U.S. Marine Corps Major General

Herman Poggemeyer Jr. (April 22, 1919 – April 2, 2007) was a decorated officer in the United States Marine Corps with the rank of major general. A veteran of three wars, he was severely wounded during the Recapture of Guam in July 1944. Poggemeyer later distinguished himself during Korean War and Vietnam and reached the general's rank in early 1970s. He completed his career as commanding general, Marine Corps Base Camp Lejeune.

==Early life and World War II==

Poggemeyer was born on April 22, 1919, in Leavenworth, Kansas, as the son of Herman H. Poggemeyer and his wife Dorcas E. Thompson. His father was a veteran of World War I and operated a jewelry store in Leavenworth, where Herman worked as a young boy. Herman attended the local high school and following the graduation, he enrolled in the Baker University in Baldwin, Kansas. He left the university in the summer of 1938 in order to accept an appointment to the United States Naval Academy at Annapolis, Maryland. During his time at the academy, Poggemeyer was active on the football team and also was a member of the academy magazine, The Log.

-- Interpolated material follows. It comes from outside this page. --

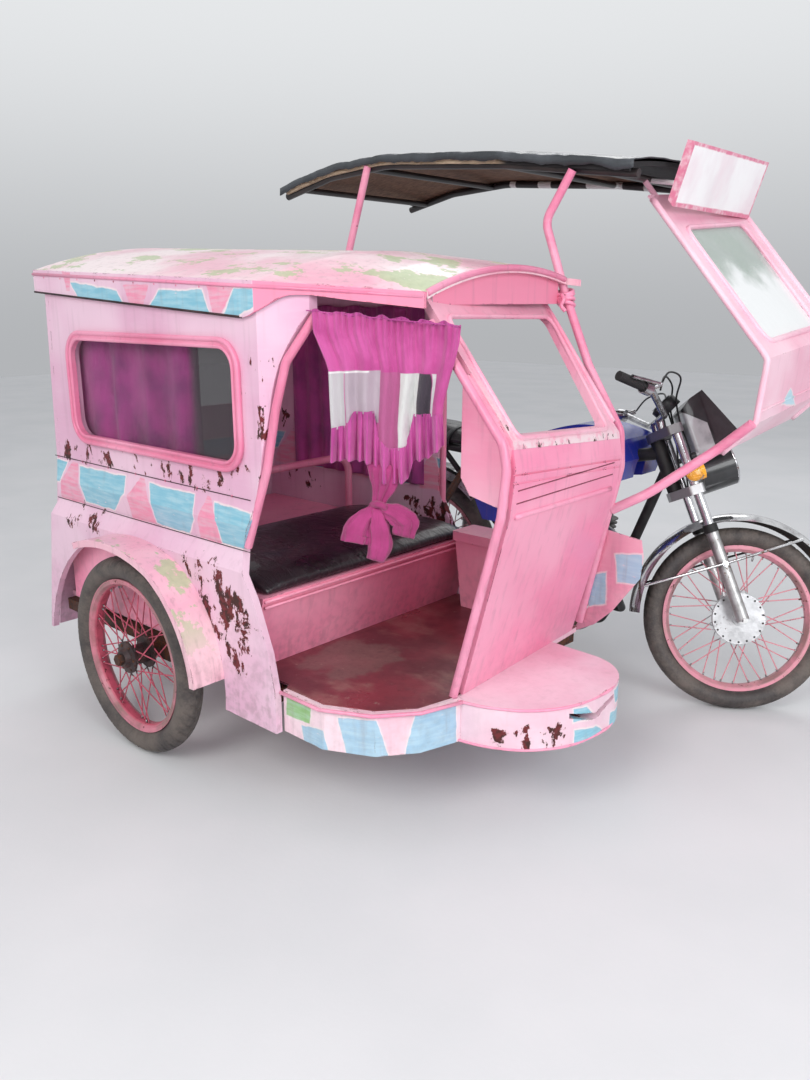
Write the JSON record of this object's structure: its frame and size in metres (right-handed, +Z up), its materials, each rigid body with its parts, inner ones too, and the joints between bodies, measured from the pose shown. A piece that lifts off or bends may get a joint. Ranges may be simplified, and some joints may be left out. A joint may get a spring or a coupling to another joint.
{
  "type": "sidecar motorcycle",
  "caption": "Small motorcycle with wire wheels and a canopy, carrying a roofed steel passenger sidecar with an open door, a bench and a spoked side wheel.",
  "frame": {"origin": "middle of the footprint on the ground", "axes": "+X forward along the motorcycle, +Y to its left, +Z up"},
  "size_m": [2.0576, 1.8372, 1.8058],
  "materials": {
    "tyre": "worn black rubber",
    "pink_rim": "pink paint worn to rust on rim and spokes",
    "rusty_rim": "pink paint mostly gone, dark rust",
    "steel_rim": "dull steel",
    "fork": "dull cast alloy and steel",
    "chrome": "chromed steel",
    "black_metal": "black paint",
    "cowl": "silver and black plastic",
    "lamp": "clear and amber lenses",
    "engine": "cast alloy",
    "blue": "gloss blue",
    "saddle": "black vinyl with a net cover",
    "pink": "weathered pink paint over dark primer",
    "chassis": "rusty dark steel",
    "floor": "dark red paint, worn, on a pink skirt",
    "roof": "pink paint with green lichen",
    "stripe": "pink and turquoise stripes",
    "bench": "wet black vinyl",
    "glass": "clear glass",
    "tarp": "black vinyl tarpaulin over a board",
    "sign": "white board with a pink border, blank",
    "cloth": "magenta cloth"
  },
  "bodies": {
    "chassis_body": {"bike_frame": "black_metal", "engine": "engine", "exhaust": "chrome", "fuel_tank": "blue", "bike_seat": "saddle", "side_covers": "blue", "swingarm": "black_metal", "rear_shocks": "chrome", "rear_mudguard": "black_metal", "sidecar_chassis": "chassis", "sidecar_axle": "chassis", "sidecar_floor": "floor", "roof_panel": "roof", "rear_panel": "pink", "outer_side_panel": "stripe", "inner_side_panel": "pink", "front_panel": "pink", "windscreen_frame": "pink", "roof_trim": "stripe", "nose_step": "pink", "seat_box": "pink", "seat_cushion": "bench", "jump_seat_box": "pink", "sidecar_mudguard": "pink", "side_window_frame": "pink", "cabin_tubes": "pink", "canopy_roof": "tarp", "canopy_frame": "pink", "windshield_panel": "pink", "window_glass": "glass", "sign_board": "sign", "leg_guard": "stripe", "door_curtain": "cloth", "window_curtains": "cloth"},
    "steering": {"front_fork": "fork", "handlebar": "black_metal", "headlamp_cowl": "cowl", "front_lamps": "lamp", "front_mudguard": "chrome"},
    "wheel_front_body": {"front_tyre": "tyre", "front_wheel": "pink_rim"},
    "wheel_rear_body": {"rear_tyre": "tyre", "rear_wheel": "steel_rim"},
    "wheel_sidecar_body": {"sidecar_tyre": "tyre", "sidecar_wheel": "rusty_rim"}
  },
  "joints": [
    {"name": "steering_turn", "type": "hinge", "parent": "chassis_body", "child": "steering", "pos_m": [0.73701, 0.63365, 0.2741], "axis": [-0.4321, 0, 0.9018], "range_deg": [-76, 0]},
    {"name": "front_wheel_spin", "type": "hinge", "parent": "steering", "child": "wheel_front_body", "pos_m": [0.77183, 0.66382, 0.29078], "axis": [-0.5552, 0.788, -0.266], "continuous": true},
    {"name": "rear_wheel_spin", "type": "hinge", "parent": "chassis_body", "child": "wheel_rear_body", "pos_m": [-0.4988, 0.63365, 0.302], "axis": [0, 1, 0], "continuous": true},
    {"name": "sidecar_wheel_spin", "type": "hinge", "parent": "chassis_body", "child": "wheel_sidecar_body", "pos_m": [-0.4118, -0.85135, 0.298], "axis": [0, 1, 0], "continuous": true}
  ]
}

He graduated on June 19, 1942, with a bachelor's degree and was commissioned as a second lieutenant in the Marine Corps. He was subsequently ordered to the Officer Candidates School at Quantico where he completed the Platoon Leaders Class three months later. Following completion of the course, Poggemeyer was ordered to the Pacific area, where he was promoted to the rank of first lieutenant in January 1943. He later took part in the Bougainville Campaign in the Northern Solomons and following the reactivation of 4th Marine Regiment on Guadalcanal in February 1944, he was attached to the Pack Howitzer Battalion as a reconnaissance officer.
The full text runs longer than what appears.